YORK Hospital is set to become one of the country's safest for patients after it won major national funding.

The hospital has joined forces with Calderdale and Huddersfield NHS Trust and their partnership has won £165,000 from the Safer Patients Initiative, run by independent charity The Health Foundation.

The cash will be spent on investigating how the hospital's wards, its critical care areas, and its surgical operations - before, during and after - can be made safer and fewer medical mistakes made.

In each of these areas, the project will look at ways to improve infection control, manage drugs better, and boost communication between staff and patients.

Staff will come up with a series of ideas to make the hospital safer and carry out tests so they can be quickly put into practice.

Director of nursing Mike Proctor said: "It's really about trying things, it's about developing ideas that could improve patient safety and putting them rapidly into action.

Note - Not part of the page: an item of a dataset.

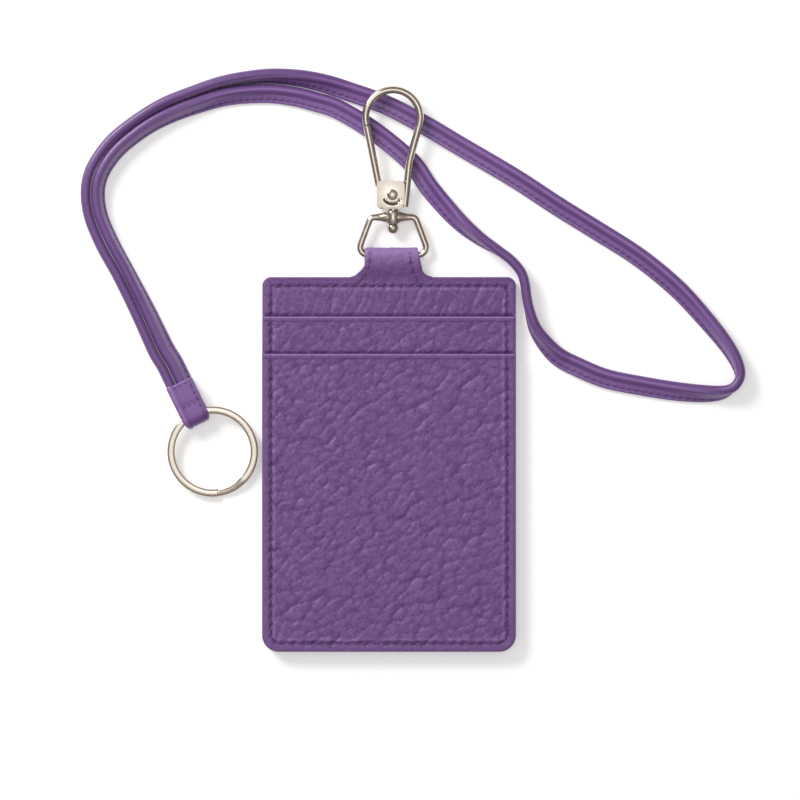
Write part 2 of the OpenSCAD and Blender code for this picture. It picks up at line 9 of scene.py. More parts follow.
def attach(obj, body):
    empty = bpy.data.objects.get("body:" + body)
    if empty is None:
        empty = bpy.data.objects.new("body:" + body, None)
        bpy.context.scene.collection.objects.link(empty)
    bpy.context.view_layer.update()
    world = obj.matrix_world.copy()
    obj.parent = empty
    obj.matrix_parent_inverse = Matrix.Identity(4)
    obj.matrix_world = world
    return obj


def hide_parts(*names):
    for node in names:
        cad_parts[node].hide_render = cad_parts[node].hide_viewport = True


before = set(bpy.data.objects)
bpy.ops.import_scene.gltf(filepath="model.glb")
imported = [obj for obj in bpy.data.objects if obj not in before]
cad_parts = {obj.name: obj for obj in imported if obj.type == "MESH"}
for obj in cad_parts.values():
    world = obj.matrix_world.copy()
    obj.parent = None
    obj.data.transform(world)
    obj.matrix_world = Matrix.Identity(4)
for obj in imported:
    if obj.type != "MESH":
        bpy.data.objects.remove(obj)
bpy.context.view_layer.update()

Change sometimes takes an awful long time to bring about. This is about the rapid testing of things.

"This will buy us time to give some more thought to these issues.

"Safety is a high priority for us anyway, but it's clear that there are things that happen in lots of different places that we could learn from and implement - as they could learn from us."

York and Calderdale are one of ten hospital partnerships that have been singled out to win the award in Britain.

They will get extra support from patient safety experts at the US-based Institute For Healthcare Improvement.

Research has suggested that about one in ten patients experiences unnecessary suffering because of mistakes which happen in hospital - costing the NHS huge amounts of cash every year.

Health Foundation chief executive Stephen Thornton said: "We're delighted that as of today York hospital will be part of the Safer Patients Initiative.

"We are impressed by the hospital's outstanding commitment to make the care it provides to patients the safest it can be.

"York Hospital will be part of a nationwide drive to make UK hospitals the safest in the world.

"Our SPI hospitals are pioneers of today and safety champions of tomorrow."

Hospital chief executive Jim Easton said: "Although current figures suggest that York Hospital has a good NHS record in terms of safety, we believe that the excellent hospitals of the future will have made significant further strides in this area, and we want to be part of the leading group."